Academics Andrew Francis and Lydia Bleasdale outline the challenges facing younger lawyers and the importance of managing expectations
‘Millennials’ and millennial lawyers are often presented negatively in the trade and popular press. Commonly ascribed attributes are viewed as a challenge to the accepted ways in which organisations and the profession operates. However, the reality is much more complex.
This research paper, Great expectations: Millennial lawyers and the structures of contemporary legal practice, published in leading law journal Legal Studies, presents the findings of the first empirical study of the experiences of young lawyers who have entered an increasingly uncertain profession following a highly competitive education and recruitment process.
The paper analysed a sample of younger lawyers who, contradictory to common assumptions, were not work-shy, ill-informed or lazy. Rather, their expectations of professional practice have been framed by the socio-educational context in which their preparation for legal professional practice has been forged.
They understand the profession will be high-pressure and stress a core part of it. However, they have faced contradictory messages throughout their education and early engagements with the profession.
On the one hand, autonomy, responsibility and a well-regarded, highly remunerated professional career are held out to them.
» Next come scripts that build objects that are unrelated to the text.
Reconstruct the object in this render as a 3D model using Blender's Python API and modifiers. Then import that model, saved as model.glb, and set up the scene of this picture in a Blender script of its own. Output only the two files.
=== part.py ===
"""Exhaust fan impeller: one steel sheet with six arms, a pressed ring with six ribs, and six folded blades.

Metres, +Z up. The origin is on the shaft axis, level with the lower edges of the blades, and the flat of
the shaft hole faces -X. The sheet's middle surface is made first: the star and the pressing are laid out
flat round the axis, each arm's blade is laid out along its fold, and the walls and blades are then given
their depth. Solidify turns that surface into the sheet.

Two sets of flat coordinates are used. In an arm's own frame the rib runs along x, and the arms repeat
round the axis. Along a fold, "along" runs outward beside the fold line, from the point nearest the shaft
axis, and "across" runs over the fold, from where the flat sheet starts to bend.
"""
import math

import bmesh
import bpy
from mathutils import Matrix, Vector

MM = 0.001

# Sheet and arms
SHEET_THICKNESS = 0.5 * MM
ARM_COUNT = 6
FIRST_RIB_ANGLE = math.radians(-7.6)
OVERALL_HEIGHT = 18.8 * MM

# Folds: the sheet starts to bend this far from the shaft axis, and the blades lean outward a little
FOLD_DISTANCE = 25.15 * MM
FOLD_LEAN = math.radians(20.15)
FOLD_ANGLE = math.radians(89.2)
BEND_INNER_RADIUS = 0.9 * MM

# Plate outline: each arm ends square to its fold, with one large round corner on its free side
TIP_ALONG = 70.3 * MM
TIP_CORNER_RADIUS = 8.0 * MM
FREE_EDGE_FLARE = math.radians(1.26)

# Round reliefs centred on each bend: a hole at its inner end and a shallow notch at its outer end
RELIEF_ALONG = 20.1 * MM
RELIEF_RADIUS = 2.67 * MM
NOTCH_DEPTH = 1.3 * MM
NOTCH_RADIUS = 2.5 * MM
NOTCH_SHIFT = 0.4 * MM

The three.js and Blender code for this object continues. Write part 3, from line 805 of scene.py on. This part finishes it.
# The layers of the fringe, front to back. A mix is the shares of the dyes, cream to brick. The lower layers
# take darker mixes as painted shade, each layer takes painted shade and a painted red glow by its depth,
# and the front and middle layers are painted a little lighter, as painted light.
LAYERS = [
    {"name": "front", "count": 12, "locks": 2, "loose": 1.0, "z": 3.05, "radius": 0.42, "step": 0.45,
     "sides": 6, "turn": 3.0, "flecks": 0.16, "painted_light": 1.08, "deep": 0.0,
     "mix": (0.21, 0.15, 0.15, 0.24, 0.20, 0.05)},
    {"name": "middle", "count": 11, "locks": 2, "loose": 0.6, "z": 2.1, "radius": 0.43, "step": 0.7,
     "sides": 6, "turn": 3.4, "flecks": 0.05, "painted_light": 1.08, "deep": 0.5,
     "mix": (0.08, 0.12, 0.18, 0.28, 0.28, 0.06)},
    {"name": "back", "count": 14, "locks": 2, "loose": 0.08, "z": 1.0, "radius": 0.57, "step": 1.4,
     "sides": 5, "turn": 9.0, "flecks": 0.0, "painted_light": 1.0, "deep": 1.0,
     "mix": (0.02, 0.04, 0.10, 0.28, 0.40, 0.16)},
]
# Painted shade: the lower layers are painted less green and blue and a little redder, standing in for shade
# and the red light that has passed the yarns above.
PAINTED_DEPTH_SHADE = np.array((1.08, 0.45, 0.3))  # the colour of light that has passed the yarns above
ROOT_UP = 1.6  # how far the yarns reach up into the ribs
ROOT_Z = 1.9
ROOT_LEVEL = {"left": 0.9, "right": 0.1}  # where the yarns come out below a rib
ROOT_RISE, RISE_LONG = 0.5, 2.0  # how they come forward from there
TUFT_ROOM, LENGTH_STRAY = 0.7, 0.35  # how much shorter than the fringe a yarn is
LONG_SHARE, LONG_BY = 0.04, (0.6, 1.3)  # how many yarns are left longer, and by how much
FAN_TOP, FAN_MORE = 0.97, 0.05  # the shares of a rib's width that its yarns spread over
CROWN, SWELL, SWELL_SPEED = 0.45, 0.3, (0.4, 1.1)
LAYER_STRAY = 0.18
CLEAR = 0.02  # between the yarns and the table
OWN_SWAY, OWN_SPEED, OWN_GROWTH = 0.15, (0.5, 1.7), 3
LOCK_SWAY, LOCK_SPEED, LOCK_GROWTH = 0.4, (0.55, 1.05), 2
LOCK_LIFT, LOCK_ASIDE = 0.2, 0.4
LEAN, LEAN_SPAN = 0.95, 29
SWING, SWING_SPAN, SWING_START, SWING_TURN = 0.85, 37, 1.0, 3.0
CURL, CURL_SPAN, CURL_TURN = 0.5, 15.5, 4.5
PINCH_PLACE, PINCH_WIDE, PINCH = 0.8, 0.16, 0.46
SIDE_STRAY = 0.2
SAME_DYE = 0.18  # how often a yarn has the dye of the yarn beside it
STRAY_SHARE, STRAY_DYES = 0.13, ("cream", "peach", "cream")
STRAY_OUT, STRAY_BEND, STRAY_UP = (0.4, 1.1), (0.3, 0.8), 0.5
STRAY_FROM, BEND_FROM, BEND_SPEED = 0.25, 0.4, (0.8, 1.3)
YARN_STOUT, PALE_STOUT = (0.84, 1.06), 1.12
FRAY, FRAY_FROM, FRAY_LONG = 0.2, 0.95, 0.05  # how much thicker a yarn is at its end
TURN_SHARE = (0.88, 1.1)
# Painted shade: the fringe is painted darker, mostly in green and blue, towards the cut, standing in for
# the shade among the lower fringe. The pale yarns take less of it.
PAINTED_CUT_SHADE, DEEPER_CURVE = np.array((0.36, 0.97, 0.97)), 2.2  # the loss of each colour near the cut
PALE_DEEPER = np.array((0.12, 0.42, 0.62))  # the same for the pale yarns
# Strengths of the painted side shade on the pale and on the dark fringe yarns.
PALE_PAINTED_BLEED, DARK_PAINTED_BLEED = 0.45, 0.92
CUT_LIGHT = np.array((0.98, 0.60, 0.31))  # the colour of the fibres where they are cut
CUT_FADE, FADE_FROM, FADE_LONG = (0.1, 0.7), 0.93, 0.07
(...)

Yet, their experiences of limited autonomy in working life, as well as delayed personal and financial security, contradict these expectations.
This undermines their continuing commitment to the profession and frames their willingness to challenge organisational and professional norms, in particular, in relation to work-life balance and management practices.
There is, thus, also considerable stress, unhappiness and discomfort. Nearly 60% of questionnaire respondents had considered leaving the profession.
In highlighting the limits of the new entrants’ ability to challenge accepted ways of professional practice, our research cautions against optimistic predictions that changes to working cultures will occur readily as new generations enter the profession.
Paying close attention to the millennial generation enables us to look at the context within which all lawyers practise. Legal educators and the profession need to continue these conversations, including discussions about technological change, new delivery models and organisation forms, for the benefit of lawyers of all generations and, indeed, the future health of the profession as a whole.
Law schools need to think about how they can ensure future lawyers are able to cope with professional expectations, while not perpetuating aspects of practice detrimental to health and wellbeing.
Law firms need to reflect on those many aspects of organisational culture and management practices that were so alienating to the younger lawyers — in particular, continued examples of sexual harassment and a lack of support following the ‘cliff-edge’ of qualification.
Context matters and it is worth reflecting on the context that the current global pandemic will frame for a new generation of young people facing, at best, a disrupted educational experience and an uncertain labour market. At the same time, the current context has required law firms to adopt much of the flexibility in working practices that the younger lawyers were already advocating.
As law firms and legal educators work to support young people through their legal studies in this challenging and uncertain period and in developing their careers in practice, this paper shows that context is vital in shaping expectations, approaches and values in legal practice — and challenges taken for granted assumptions about an entire generation.
The full research paper, Great expectations: Millennial lawyers and the structures of contemporary legal practice, can be viewed online.
Professor Andrew Francis is head of Manchester Law School. Lydia Bleasdale is an associate professor at the University of Leeds.